Halo is an interesting series to examine in this light. The first installment, Combat Evolved, came at a turning point in gaming. Real gaming. Not arcades and Super Mario, but as an art form. It had the unique experience of bridging the gap between these two eras. Halo: CE launched the industry into the next era and popularized video games in ways never before seen; and yet it also retained enough of its roots to still feel like a game, something light and fun, down to even the awkward movement and buoyancy of the vehicles.
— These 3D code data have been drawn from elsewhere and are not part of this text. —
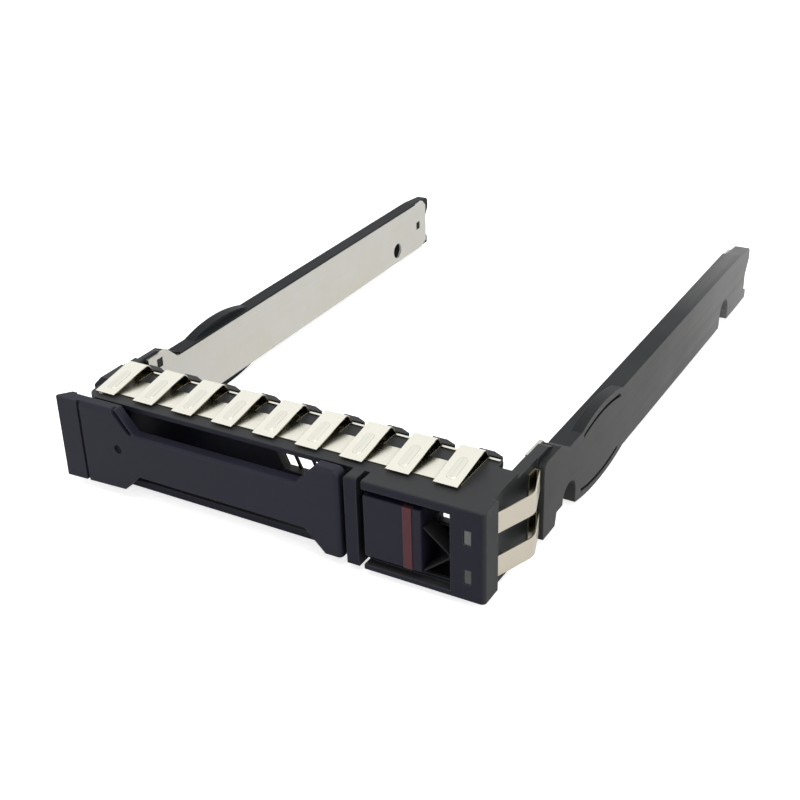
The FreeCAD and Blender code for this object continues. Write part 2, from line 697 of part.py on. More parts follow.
def block_rounds():
    """Rounded edges of the button block and of the pillar beside it."""
    height = BEZEL_TOP - BEZEL_FOOT
    right_foot = FreeCAD.Vector(BEZEL_HALF_W, 0, BEZEL_FOOT)
    left_head = FreeCAD.Vector(BLOCK_LEFT, 0, BEZEL_TOP)
    pillar_head = FreeCAD.Vector(PILLAR_LEFT, PILLAR_SETBACK, BEZEL_TOP)
    return [
        edge_round(right_foot, Z_AXIS, (-X_AXIS, Y_AXIS), BLOCK_ROUND, height),
        edge_round(left_head, X_AXIS, (Y_AXIS, -Z_AXIS), BLOCK_EDGE, BLOCK_W),
        edge_round(pillar_head, X_AXIS, (Y_AXIS, -Z_AXIS), PILLAR_ROUND, PILLAR_W),
        edge_round(pillar_head, Y_AXIS, (X_AXIS, -Z_AXIS), PILLAR_ROUND,
                   FRAME_SETBACK - PILLAR_SETBACK),
    ]


def left_wall_bevel():
    edge = -LEFT_WALL_OUT
    outline = [(edge - 1, BEZEL_TOP - LEFT_WALL_BEVEL - 1), (edge - 1, BEZEL_TOP + 1),
               (edge + LEFT_WALL_BEVEL + 1, BEZEL_TOP + 1)]
    return prism_y(outline, EAR_POCKET_REAR - 1, LEDGE_REAR + 1)


def arm_solid(rail_out):
    """Arm that reaches back into the rail and snaps into the liner's tab."""
    drop = SHOULDER_TOP - CHEEK_TOP
    outline = [(RAIL_FRONT, LINER_FOOT), (ARM_REAR, LINER_FOOT), (ARM_REAR, CHEEK_TOP),
               (ARM_REAR - 2 * drop, SHOULDER_TOP), (RAIL_FRONT, SHOULDER_TOP)]
    arm = prism_x(outline, ARM_IN, rail_out - CHEEK_T - ARM_CLEAR)
    bridge = box(SIDE_WALL_IN, SIDE_WALL_OUT, BACK_WALL_Y, RAIL_FRONT, LINER_FOOT, SHOULDER_TOP)
    nib = snap_block(FRONT_SNAP_Y, FRONT_SNAP_Z, SNAP_GAP, BAY_HALF + SNAP_GAP, ARM_IN)
    return fuse_all([arm, bridge, nib])


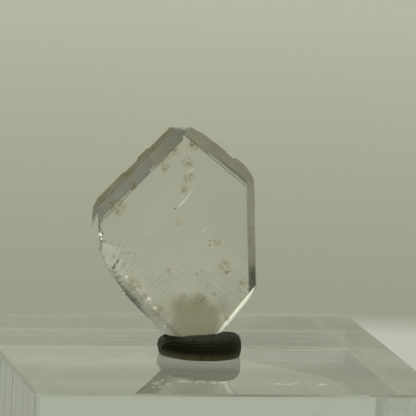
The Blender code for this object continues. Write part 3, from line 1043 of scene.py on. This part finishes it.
def press_ridges(pad, look):
    """Fine ridges that curve over the left end and run on to the right, and a slightly lumpy skin."""
    centre = PUTTY_PLACE + RIDGE_MIDDLE
    outward = [vert.normal.copy() for vert in pad.data.vertices]
    for vert in pad.data.vertices:
        here = vert.co / MM
        away = (vert.co - centre) / MM
        above_foot = held((vert.co.z - BLOCK_TOP) / 0.0004)
        lumps = 0.05 * noise.noise(here * 0.8) + 0.02 * noise.noise(here * 2.6)
        out_from_middle = hypot(min(0.0, away.x) * 0.8, away.z - 0.05 * max(0.0, away.x))
        waved = out_from_middle + 0.14 * noise.noise(here * 0.7)
        strength = held((away.z + 0.35) / 0.4) * held(1.0 - (away.x - 1.2) / 4.0)
        crest = 1.0 - 2.0 * abs(sin(pi * waved * MM / look.ridge_spacing))
        ridges = crest * look.ridge_depth / MM * strength
        crease = sin((here.x * 0.3 + here.z * 2.2 + noise.noise(here * 0.5)) * 5.5)
        folds = 0.018 * crease * (1.0 - strength)
        vert.co += outward[vert.index] * (lumps + ridges + folds) * MM * above_foot


class TWIN_OT_putty(bpy.types.Operator):
    """Builds the pressed putty that holds the twin on its block"""

    bl_idname = "twin.putty"
    bl_label = "Putty"

    def execute(self, context):
        look = context.scene.twin_putty
        pad = pressed_pad("pressed_putty")
        cut_away(pad, shrunk_twin("root_form", on_plate(0.6, 3.0), 0.985))
        modify(pad, "REMESH", mode="VOXEL", voxel_size=look.voxel)
        press_ridges(pad, look)
        only(pad)
        bpy.ops.object.shade_smooth()
        finish_piece(pad, putty_material(look))
        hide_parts("mounting_putty")
        return {"FINISHED"}


# Groups of short scratches on the block's top: middle, half width and half depth in mm, and how many.
SCRATCHES = (
    (-3.1, -17.6, 3.2, 0.8, 16), (7.9, -18.6, 3.4, 0.6, 14), (-8.4, -19.5, 1.2, 2.0, 8),
)
# They run across the view, so they catch the light from the front; they also glow, a painted glint.
SCRATCH_TURN = radians(-12.4)
SCRATCH_GLOW = 0.3


def scratch_places():
    """Places for the scratches of each group, of uneven length and turn."""
    dice = random.Random(41)
    places = []
    for across, away, wide, deep, count in SCRATCHES:
        for _ in range(count):
            at = Vector((across + dice.uniform(-wide, wide), away + dice.gauss(0.0, deep * 0.5), 0.0)) * MM
            turn = Matrix.Rotation(SCRATCH_TURN + dice.gauss(0.0, 0.12), 4, "Z")
            shape = Matrix.Diagonal((dice.uniform(0.25, 0.85), dice.uniform(0.05, 0.13), 0.03, 1.0))
            at.z = BLOCK_TOP + CLEAR_OF_BLOCK
            places.append(Matrix.Translation(at) @ turn @ shape)
    return places


def scratch_material(look):
    """The torn, whitened walls of a scratch, with a glow that is a painted glint."""
    material, tree = new_material("scratch")
    place = millimetres(tree)
    worn = spread(tree, noisy(tree, place, 3.0, 3.0), 0.35, 0.65)
    colour = mixed(tree, worn, look.scratch, SCRATCH_DUST)
    return glowing(material, colour, spread(tree, worn, 0.0, 1.0, 0.25, 0.6), SCRATCH_GLOW)


class TWIN_OT_block(bpy.types.Operator):
    """Gives the CAD block its clear, slightly rubbed acrylic, and scratches its top; the scratches glow as
    painted glints
    """

    bl_idname = "twin.block"
    bl_label = "Acrylic block"

    def execute(self, context):
        look = context.scene.twin_block
        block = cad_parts["acrylic_block"]
        material = acrylic_material(look)
        for slot in block.material_slots:
            slot.material = material
        scratches = copies_joined(rough_pebble("scratch", 2.0, 1), scratch_places(), "block_scratches")
        finish_piece(scratches, scratch_material(look))
        return {"FINISHED"}


TABLE_WIDTH = 12.0
TABLE_BELOW = 0.0002


def table(look):
    """A wide pale table just under the block."""
    bpy.ops.mesh.primitive_plane_add(size=TABLE_WIDTH, location=(0.0, 0.0, -TABLE_BELOW))
    floor = named("table")
    settle(floor)
    floor.data.materials.append(table_material(look))


# The way to a soft window behind the block on the left, and where its light sets in and is full.
WINDOW = (-0.441, 0.830, 0.342)
WINDOW_EDGE = (0.965, 0.99)


def soft_room(look):
    """Light from all round, brightest overhead, and a soft window."""
    world = bpy.data.worlds.new("soft_room")
    bpy.context.scene.world = world
    world.use_nodes = True
    tree = world.node_tree
    direction = put(tree, "TexCoord").outputs["Generated"]
    parts = split(tree, direction)
    height = spread(tree, parts[2], 0.0, 0.9, 0.66, 1.25)
    aside = spread(tree, maths(tree, "ABSOLUTE", parts[0]), 0.35, 1.0, 1.0, 0.62)
    level = times(tree, times(tree, height, aside), look.light_level)
    aimed = spread(tree, vectors(tree, "DOT_PRODUCT", direction, WINDOW), *WINDOW_EDGE)
    feed(tree, tree.nodes["Background"], {
        "Color": mixed(tree, spread(tree, parts[2], 0.1, 0.6), look.wall_colour, look.light_colour),
        "Strength": times_plus(tree, aimed, look.window_level, level),
    })


PANEL_PLACE = (0.05, 0.25, 1.1)
PANEL_SIZE = (1.3, 1.0)
PANEL_TILT = radians(-12)
PANEL_WATTS = 2.0


def overhead_light(look):
    """One large soft panel above and a little behind the block."""
    bpy.ops.object.light_add(type="AREA", location=PANEL_PLACE)
    panel = bpy.context.object
    panel.name = "soft_panel"
    panel.data.shape = "RECTANGLE"
    panel.data.size, panel.data.size_y = PANEL_SIZE
    panel.data.energy = PANEL_WATTS
    panel.data.color = look.light_colour
    panel.rotation_euler = (PANEL_TILT, 0.0, 0.0)


# The camera, found from the block's corners in the photograph: its place in metres, and its angles.
CAMERA_PLACE = (-0.12937, -0.58858, 0.14167)
CAMERA_HEADING = radians(12.402)
CAMERA_DIP = radians(9.289)
CAMERA_ROLL = radians(2.795)
CAMERA_LENS = 432.2
CAMERA_SENSOR = 36.0


def portrait_camera():
    """The photograph's camera, with its lens, place and slight roll."""
    bpy.ops.object.camera_add(location=CAMERA_PLACE)
    camera = bpy.context.object
    camera.name = "portrait"
    camera.data.lens = CAMERA_LENS
    camera.data.sensor_width = CAMERA_SENSOR
    camera.data.dof.use_dof = False
    turn = Matrix.Rotation(-CAMERA_HEADING, 4, "Z")
    turn @= Matrix.Rotation(radians(90) - CAMERA_DIP, 4, "X")
    turn @= Matrix.Rotation(CAMERA_ROLL, 4, "Z")
    camera.matrix_world = Matrix.Translation(CAMERA_PLACE) @ turn
    bpy.context.scene.camera = camera


def let_light_through(scene):
    """Lets light turn often enough inside the plate, whose edges send it to and fro many times."""
    scene.cycles.max_bounces = 32
    scene.cycles.glossy_bounces = 24
    scene.cycles.transmission_bounces = 24
    scene.cycles.transparent_max_bounces = 24


class TWIN_OT_stage(bpy.types.Operator):
    """Sets up the pale table, the soft light and the camera"""

    bl_idname = "twin.stage"
    bl_label = "Stage"

    def execute(self, context):
        look = context.scene.twin_stage
        table(look)
        soft_room(look)
        overhead_light(look)
        portrait_camera()
        let_light_through(context.scene)
        context.scene.view_settings.view_transform = "Standard"
        return {"FINISHED"}


STEPS = (
    TWIN_OT_crystal,
    TWIN_OT_cloud,
    TWIN_OT_stains,
    TWIN_OT_crack,
    TWIN_OT_putty,
    TWIN_OT_block,
    TWIN_OT_stage,
)


class TWIN_PT_panel(bpy.types.Panel):
    bl_idname = "TWIN_PT_panel"
    bl_label = "Twin Quartz"
    bl_space_type = "VIEW_3D"
    bl_region_type = "UI"
    bl_category = "Twin Quartz"

    def draw(self, context):
        for step in STEPS:
            self.layout.operator(step.bl_idname)
        for name, look in LOOKS.items():
            box = self.layout.box()
            for setting in look.__annotations__:
                box.prop(getattr(context.scene, name), setting)


def register():
    for kind in (*LOOKS.values(), *STEPS, TWIN_PT_panel):
        bpy.utils.register_class(kind)
    for name, look in LOOKS.items():
        setattr(bpy.types.Scene, name, PointerProperty(type=look))


def unregister():
    for name in LOOKS:
        delattr(bpy.types.Scene, name)
    for kind in (TWIN_PT_panel, *STEPS, *LOOKS.values()):
        bpy.utils.unregister_class(kind)


def main():
    register()
    bpy.ops.twin.stage()
    bpy.ops.twin.crystal()
    bpy.ops.twin.cloud()
    bpy.ops.twin.stains()
    bpy.ops.twin.crack()
    bpy.ops.twin.putty()
    bpy.ops.twin.block()


if __name__ == "__main__":
    main()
One of the hallmarks that transcended each game in the series, like a piece of retro DNA, were the incredibly high and incredibly slow jump mechanics. These moon leaps were so baked into the gameplay that the multiplayer almost centered around them. While everything else changed, elements like these remained the same. So I don’t think it’s a coincidence that Halo also remained a stalwart of multiplayer gaming even as the story stagnated under the care of new developers. It’s such an almost metaphysical quality, a secret sauce, that there’s really only one word to describe it: fun.